# Yusra Medical and Dental College, Islamabad



## solitude (Aug 23, 2009)

Hello
i started this threads for those who wants to know about this medical college,admissions,faculity,campus etc
i am student here,and quite happy to be a part of this college!


----------



## dr. jawad (Jul 6, 2010)

what is the admission schedule in yusra medical and dental college?
and when will it conduct entry test?


----------



## solitude (Aug 23, 2009)

forms will be available from mid september...and entry test date is yet not final!


----------



## ahwaz sadeque (Aug 28, 2010)

what is the methodology of teaching in yusra college.


----------



## solitude (Aug 23, 2009)

hmm it has pbl sessions,d.m.e,modules,weekly tests,that is quite up to date methadology i guess!


----------



## ahwaz sadeque (Aug 28, 2010)

have they any co curricular activities?


----------



## shahidmg (Aug 29, 2010)

salam, dear i want to know that YUSRA med.college is not recognized bt pmdc and who.then, what do u think,it canbe recognize in future? can u please,give me its adress,or contacts..i may search myself. best to answer me at [email protected] thanks
*
[Mod Edit]: Please read the forum rules, posting like this is not allowed. Thanks.*


----------



## solitude (Aug 23, 2009)

Beleive you me,this college have everything,like every established medical school..


----------



## solitude (Aug 23, 2009)

FRIEND YUSRA IS RECOGNIZED BY PMDC,IT WILL SHIFT TO ITS OWN CAMPUS WITHIN 1 MORE YEAR...SO AFTER THE FIRST PASS OUT,IT WILL BE RECOGNIZED BY WHO AS WELL!


----------



## dr. jawad (Jul 6, 2010)

@solitude what was your entry test and fsc score when you was selected in yusra medical and dental college las year? please tell me honesty.


----------



## solitude (Aug 23, 2009)

hahaha
you asked me a bit tough question mate,,,,,none the less i had 734 marks,78 in entry test and i am on foreign seat !


----------



## mubashir888 (Aug 12, 2010)

So 78 in Entry ? means 78% ? they are not so bad.


----------



## Blue_sofa (Aug 1, 2010)

any idea about marks in test as well as fsc for local students


----------



## solitude (Aug 23, 2009)

for this year competition will be a bit high,because of higher percenatge of passing marks suggested by uhs..
you must have atleast 770 marks in fsc,and minimum 75 marks in test to qualify for local seat...good luck mate )


----------



## dr. jawad (Jul 6, 2010)

What kind of entry test will be there? I mean test pattern and marks?


----------



## solitude (Aug 23, 2009)

test will be conducted by nts, not by the college..
and im not sure about the pattern of nts tests


----------



## Uzair Awan (Sep 23, 2010)

Can you please tell me have they any male hostel as it is a newly established college?


----------



## sparticus (Sep 24, 2010)

ppl dont be blown away by this guys pic of yusra ... after all he is studying no offence solitude!!. yusra medical college is the of a pharmacy and just another investment of a army general and few docs to make quick money.


----------



## ayesha_ (Jul 12, 2009)

@sparticus: and how can *you *say that ?#cool


----------



## shanikhan (Dec 23, 2009)

solitude said:


> forms will be available from mid september...and entry test date is yet not final!

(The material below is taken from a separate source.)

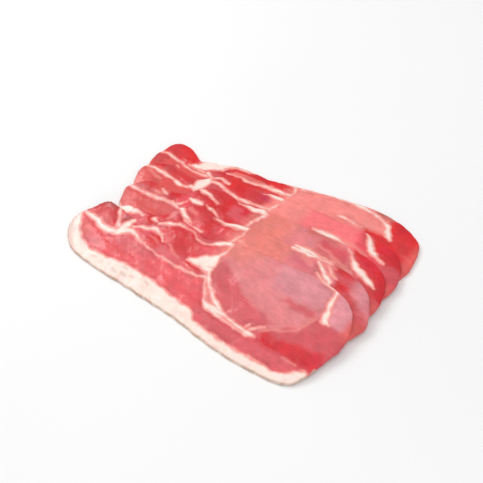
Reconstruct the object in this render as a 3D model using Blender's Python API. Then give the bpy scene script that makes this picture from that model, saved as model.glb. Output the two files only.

my classmate got admission in yusra week after uhs test#confused now his classes are also started..they took another test....two classes in one year???


----------



## ayesha_ (Jul 12, 2009)

yes actually the batch your friend is in, is the class of 2014. they took them late. but this first batch is supposed to catch up with the rest of the colleges (2009-14) batch in a couple of yrs.
the new admissions is of the second session, i.e 2010-2015 batch.


----------



## abdul xy (Dec 1, 2010)

*info*

hello...
i needed to know being admitted. Is Yusra med college recognized by IMED and UCFMG?
I'm asking because I am originally from the states and will be making a living here once i complete my education in Pakistan. N recognition is a must for me to get back. So could you kindly provide me with this info ASAP...
I'm waiting.
Thank you.


solitude said:


> Hello
> i started this threads for those who wants to know about this medical college,admissions,faculity,campus etc
> i am student here,and quite happy to be a part of this college!


----------



## mistahsupah (Jul 6, 2010)

Nope it ain't.....


----------



## Rocker16 (Nov 24, 2010)

abdul xy said:


> hello...
> i needed to know being admitted. Is Yusra med college recognized by IMED and UCFMG?
> I'm asking because I am originally from the states and will be making a living here once i complete my education in Pakistan. N recognition is a must for me to get back. So could you kindly provide me with this info ASAP...
> I'm waiting.
> Thank you.


It's only recognized by pmdc as yet not by imed and ucfmg. It might recognized in the near future


----------



## abdullahm18 (Aug 10, 2009)

It will eventually get recognized by FAIMER and IMED, once a couple of batches have graduated.


----------



## aqeel.ahmed (Oct 22, 2013)

money lover, me n my friend went for form submission, my friend got 941 and 913 in fsc, they said beta ap fee jma karao ,,


----------



## nawal abdul wahee (Aug 12, 2014)

hi whats the merit this year m dead scared i only have 68% in fsc  cn i get in yusra


----------



## eaqa (Sep 16, 2014)

nawal abdul wahee said:


> hi whats the merit this year m dead scared i only have 68% in fsc  cn i get in yusra


even i am scared i have like 74.5% as aggregate and 80% in fcs but i dont know if its possible


----------